Work required:
Starting at the line that contains "shelf_panel(top), BOARD, axis)" and stopping at the line that contains "record = json.load(file)", repeat every line exactly, the two end lines included, and nothing else.

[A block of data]
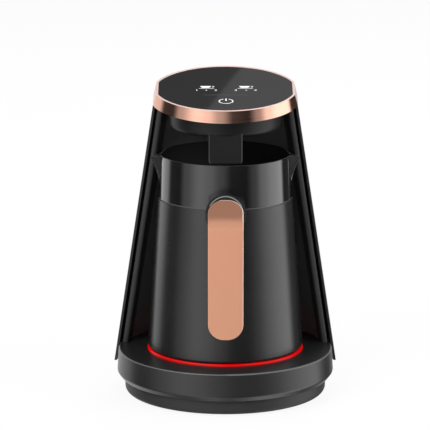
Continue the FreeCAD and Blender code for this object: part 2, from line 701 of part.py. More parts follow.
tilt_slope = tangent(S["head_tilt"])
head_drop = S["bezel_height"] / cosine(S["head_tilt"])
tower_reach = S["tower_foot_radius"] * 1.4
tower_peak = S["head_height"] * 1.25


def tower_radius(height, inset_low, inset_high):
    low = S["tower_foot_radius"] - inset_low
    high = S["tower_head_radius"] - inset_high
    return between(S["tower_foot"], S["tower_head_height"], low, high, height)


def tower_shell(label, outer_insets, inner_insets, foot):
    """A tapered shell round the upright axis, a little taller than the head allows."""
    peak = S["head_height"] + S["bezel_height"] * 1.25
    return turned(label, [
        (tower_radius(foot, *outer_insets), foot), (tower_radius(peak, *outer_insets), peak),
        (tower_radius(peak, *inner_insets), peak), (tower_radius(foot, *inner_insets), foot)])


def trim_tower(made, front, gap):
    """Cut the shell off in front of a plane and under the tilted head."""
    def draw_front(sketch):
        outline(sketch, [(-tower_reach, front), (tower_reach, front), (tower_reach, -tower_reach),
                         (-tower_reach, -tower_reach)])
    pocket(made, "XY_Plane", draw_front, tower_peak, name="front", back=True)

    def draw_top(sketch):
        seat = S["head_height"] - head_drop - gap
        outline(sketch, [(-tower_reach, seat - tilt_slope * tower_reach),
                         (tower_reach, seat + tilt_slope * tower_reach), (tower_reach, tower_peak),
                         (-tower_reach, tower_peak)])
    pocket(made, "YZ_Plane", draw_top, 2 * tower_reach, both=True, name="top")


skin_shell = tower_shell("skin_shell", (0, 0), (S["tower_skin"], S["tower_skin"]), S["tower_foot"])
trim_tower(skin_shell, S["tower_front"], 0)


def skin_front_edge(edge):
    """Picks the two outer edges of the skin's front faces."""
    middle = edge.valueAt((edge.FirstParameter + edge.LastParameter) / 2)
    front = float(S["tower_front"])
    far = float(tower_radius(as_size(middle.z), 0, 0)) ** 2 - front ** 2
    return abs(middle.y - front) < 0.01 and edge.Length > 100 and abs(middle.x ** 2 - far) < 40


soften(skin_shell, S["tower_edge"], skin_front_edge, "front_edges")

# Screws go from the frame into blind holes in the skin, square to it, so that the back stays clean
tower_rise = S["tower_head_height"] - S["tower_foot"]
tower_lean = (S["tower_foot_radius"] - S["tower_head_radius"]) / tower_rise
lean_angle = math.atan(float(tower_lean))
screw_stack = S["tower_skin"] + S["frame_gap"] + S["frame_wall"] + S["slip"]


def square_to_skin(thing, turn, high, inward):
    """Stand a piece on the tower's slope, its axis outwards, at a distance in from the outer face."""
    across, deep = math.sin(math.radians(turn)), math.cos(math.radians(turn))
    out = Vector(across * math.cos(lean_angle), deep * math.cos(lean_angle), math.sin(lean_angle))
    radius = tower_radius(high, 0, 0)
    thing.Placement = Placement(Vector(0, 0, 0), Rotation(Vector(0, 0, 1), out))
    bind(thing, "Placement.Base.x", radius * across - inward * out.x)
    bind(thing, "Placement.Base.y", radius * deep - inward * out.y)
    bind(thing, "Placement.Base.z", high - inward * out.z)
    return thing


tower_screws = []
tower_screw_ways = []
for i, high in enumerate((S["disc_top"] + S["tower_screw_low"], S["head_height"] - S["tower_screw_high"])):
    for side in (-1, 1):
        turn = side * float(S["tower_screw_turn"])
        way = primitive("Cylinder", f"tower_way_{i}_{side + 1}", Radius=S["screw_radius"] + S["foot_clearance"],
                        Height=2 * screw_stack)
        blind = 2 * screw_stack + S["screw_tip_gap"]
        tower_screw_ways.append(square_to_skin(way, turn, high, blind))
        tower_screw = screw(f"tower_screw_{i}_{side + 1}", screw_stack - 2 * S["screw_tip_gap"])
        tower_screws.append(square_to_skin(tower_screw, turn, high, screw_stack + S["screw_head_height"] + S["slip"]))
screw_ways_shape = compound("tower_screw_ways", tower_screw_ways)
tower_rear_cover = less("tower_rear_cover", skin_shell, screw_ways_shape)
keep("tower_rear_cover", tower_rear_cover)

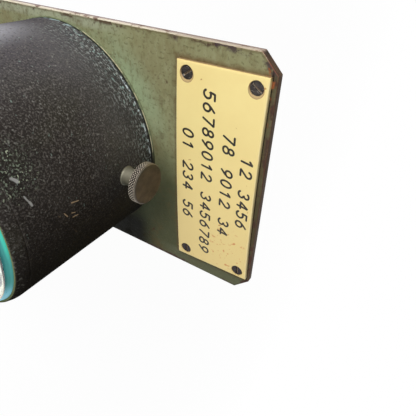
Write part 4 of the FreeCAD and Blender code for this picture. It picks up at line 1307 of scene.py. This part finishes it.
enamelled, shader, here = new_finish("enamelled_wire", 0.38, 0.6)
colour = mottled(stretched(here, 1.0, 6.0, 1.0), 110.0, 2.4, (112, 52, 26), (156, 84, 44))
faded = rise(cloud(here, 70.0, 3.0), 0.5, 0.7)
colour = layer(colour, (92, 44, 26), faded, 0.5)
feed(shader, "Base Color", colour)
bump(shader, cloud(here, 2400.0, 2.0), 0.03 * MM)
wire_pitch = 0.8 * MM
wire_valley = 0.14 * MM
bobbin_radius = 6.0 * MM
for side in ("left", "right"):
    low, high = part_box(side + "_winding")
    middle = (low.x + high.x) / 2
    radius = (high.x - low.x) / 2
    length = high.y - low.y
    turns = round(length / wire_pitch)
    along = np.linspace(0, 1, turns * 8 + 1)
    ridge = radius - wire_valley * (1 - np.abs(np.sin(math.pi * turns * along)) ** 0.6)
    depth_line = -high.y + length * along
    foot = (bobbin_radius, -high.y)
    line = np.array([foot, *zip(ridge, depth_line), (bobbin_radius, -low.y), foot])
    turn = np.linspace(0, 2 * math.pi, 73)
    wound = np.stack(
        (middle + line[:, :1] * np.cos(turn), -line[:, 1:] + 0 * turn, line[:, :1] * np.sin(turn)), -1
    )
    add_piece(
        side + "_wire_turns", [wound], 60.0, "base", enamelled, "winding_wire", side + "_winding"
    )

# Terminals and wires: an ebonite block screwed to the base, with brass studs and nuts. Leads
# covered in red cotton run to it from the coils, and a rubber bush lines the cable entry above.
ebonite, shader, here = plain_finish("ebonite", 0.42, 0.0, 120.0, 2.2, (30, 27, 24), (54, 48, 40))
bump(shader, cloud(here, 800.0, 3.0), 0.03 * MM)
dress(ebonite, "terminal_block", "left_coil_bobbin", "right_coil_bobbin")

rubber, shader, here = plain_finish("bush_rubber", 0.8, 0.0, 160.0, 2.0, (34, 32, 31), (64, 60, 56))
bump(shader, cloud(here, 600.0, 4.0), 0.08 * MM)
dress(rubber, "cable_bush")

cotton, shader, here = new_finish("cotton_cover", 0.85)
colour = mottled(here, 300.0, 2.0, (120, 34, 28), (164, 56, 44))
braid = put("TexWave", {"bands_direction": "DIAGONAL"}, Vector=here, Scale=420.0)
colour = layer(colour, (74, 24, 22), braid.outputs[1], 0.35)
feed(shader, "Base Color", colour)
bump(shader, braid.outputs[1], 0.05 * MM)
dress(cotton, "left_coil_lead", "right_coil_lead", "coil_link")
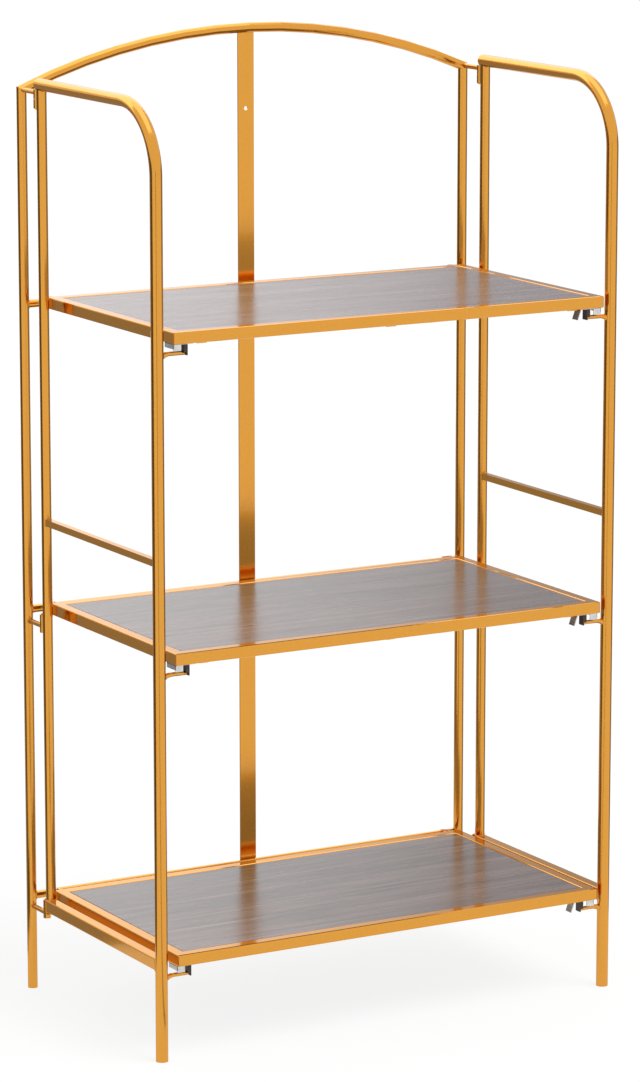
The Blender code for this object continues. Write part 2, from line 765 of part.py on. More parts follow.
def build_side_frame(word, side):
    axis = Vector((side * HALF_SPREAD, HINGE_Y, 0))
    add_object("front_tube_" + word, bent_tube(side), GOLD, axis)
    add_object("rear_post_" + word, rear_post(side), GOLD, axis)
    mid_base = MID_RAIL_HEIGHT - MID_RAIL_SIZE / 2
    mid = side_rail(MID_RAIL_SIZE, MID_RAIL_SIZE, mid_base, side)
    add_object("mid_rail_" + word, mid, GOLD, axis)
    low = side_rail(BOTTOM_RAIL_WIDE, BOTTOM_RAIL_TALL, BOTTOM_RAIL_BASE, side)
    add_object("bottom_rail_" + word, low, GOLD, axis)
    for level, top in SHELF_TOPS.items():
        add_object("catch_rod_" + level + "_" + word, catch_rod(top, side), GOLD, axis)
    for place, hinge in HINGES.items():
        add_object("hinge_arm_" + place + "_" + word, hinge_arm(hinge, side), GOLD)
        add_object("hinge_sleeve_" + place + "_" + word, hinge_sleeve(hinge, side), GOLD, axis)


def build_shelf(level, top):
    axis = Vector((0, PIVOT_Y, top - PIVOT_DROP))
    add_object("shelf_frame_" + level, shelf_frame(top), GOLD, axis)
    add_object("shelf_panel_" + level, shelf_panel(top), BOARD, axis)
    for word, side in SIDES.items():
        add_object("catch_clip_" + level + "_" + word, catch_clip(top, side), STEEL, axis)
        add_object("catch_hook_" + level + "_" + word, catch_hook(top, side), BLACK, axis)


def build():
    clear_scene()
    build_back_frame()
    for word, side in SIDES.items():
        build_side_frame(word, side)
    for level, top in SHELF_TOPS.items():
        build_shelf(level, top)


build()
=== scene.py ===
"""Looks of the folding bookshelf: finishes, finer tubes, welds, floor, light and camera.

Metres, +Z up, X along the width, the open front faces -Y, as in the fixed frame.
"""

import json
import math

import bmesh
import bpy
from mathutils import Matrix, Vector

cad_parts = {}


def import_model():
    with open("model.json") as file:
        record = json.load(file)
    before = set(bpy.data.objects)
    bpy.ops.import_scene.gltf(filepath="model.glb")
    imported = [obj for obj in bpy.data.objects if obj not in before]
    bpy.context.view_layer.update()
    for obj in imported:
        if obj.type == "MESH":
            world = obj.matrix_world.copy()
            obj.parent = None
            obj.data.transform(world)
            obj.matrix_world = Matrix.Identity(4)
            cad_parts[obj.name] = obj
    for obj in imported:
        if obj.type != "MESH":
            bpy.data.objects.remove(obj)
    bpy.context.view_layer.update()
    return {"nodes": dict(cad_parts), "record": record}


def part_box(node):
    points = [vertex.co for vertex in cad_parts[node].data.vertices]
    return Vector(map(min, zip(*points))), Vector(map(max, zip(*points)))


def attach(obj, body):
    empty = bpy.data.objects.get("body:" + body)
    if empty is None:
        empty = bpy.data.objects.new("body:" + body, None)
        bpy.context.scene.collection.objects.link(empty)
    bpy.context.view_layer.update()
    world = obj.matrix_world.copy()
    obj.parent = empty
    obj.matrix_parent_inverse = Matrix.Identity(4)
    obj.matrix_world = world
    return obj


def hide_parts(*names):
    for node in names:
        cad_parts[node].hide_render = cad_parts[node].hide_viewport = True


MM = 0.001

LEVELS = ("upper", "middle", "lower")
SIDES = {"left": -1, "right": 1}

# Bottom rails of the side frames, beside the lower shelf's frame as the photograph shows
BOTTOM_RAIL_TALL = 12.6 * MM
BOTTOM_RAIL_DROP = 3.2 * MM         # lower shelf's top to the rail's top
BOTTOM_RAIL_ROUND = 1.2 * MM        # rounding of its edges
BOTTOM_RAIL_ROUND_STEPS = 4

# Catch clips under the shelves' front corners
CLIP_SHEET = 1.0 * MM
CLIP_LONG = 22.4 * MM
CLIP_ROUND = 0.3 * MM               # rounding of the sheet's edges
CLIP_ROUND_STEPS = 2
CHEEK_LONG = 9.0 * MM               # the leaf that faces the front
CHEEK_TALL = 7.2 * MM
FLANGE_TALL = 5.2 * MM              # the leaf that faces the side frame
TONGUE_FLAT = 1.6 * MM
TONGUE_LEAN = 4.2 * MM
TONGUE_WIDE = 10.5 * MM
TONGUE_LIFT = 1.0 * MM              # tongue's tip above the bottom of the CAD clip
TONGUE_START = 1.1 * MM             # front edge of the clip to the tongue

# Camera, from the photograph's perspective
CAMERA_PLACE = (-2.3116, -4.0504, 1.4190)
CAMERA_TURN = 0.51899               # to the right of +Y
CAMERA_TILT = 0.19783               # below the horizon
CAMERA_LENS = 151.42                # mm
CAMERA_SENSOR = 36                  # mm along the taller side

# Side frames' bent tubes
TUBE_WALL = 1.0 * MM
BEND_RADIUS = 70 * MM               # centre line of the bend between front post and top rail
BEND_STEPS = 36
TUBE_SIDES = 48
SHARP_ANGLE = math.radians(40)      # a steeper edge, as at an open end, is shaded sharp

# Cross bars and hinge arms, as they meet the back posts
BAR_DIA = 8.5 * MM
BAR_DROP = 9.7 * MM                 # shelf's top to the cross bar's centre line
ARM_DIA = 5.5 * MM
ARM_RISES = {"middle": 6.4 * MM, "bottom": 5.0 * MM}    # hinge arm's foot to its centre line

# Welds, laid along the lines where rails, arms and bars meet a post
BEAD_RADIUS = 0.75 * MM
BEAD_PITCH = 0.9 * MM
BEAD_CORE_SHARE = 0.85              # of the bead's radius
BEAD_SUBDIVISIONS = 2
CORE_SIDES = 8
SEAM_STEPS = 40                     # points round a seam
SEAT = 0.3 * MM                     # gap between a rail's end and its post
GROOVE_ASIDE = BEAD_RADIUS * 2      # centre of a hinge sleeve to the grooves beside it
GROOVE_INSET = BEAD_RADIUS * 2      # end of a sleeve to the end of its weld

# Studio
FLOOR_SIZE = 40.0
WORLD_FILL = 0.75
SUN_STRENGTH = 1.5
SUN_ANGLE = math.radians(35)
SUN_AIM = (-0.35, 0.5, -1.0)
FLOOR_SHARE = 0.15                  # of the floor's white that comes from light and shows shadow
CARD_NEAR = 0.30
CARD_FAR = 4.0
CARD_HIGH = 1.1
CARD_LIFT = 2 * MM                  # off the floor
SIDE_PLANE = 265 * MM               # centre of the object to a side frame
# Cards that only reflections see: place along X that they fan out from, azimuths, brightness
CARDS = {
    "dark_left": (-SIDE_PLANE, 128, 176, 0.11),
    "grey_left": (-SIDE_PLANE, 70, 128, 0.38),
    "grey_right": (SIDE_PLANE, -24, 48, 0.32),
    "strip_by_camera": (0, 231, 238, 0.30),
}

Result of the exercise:
    add_object("shelf_panel_" + level, shelf_panel(top), BOARD, axis)
    for word, side in SIDES.items():
        add_object("catch_clip_" + level + "_" + word, catch_clip(top, side), STEEL, axis)
        add_object("catch_hook_" + level + "_" + word, catch_hook(top, side), BLACK, axis)


def build():
    clear_scene()
    build_back_frame()
    for word, side in SIDES.items():
        build_side_frame(word, side)
    for level, top in SHELF_TOPS.items():
        build_shelf(level, top)


build()
=== scene.py ===
"""Looks of the folding bookshelf: finishes, finer tubes, welds, floor, light and camera.

Metres, +Z up, X along the width, the open front faces -Y, as in the fixed frame.
"""

import json
import math

import bmesh
import bpy
from mathutils import Matrix, Vector

cad_parts = {}


def import_model():
    with open("model.json") as file:
        record = json.load(file)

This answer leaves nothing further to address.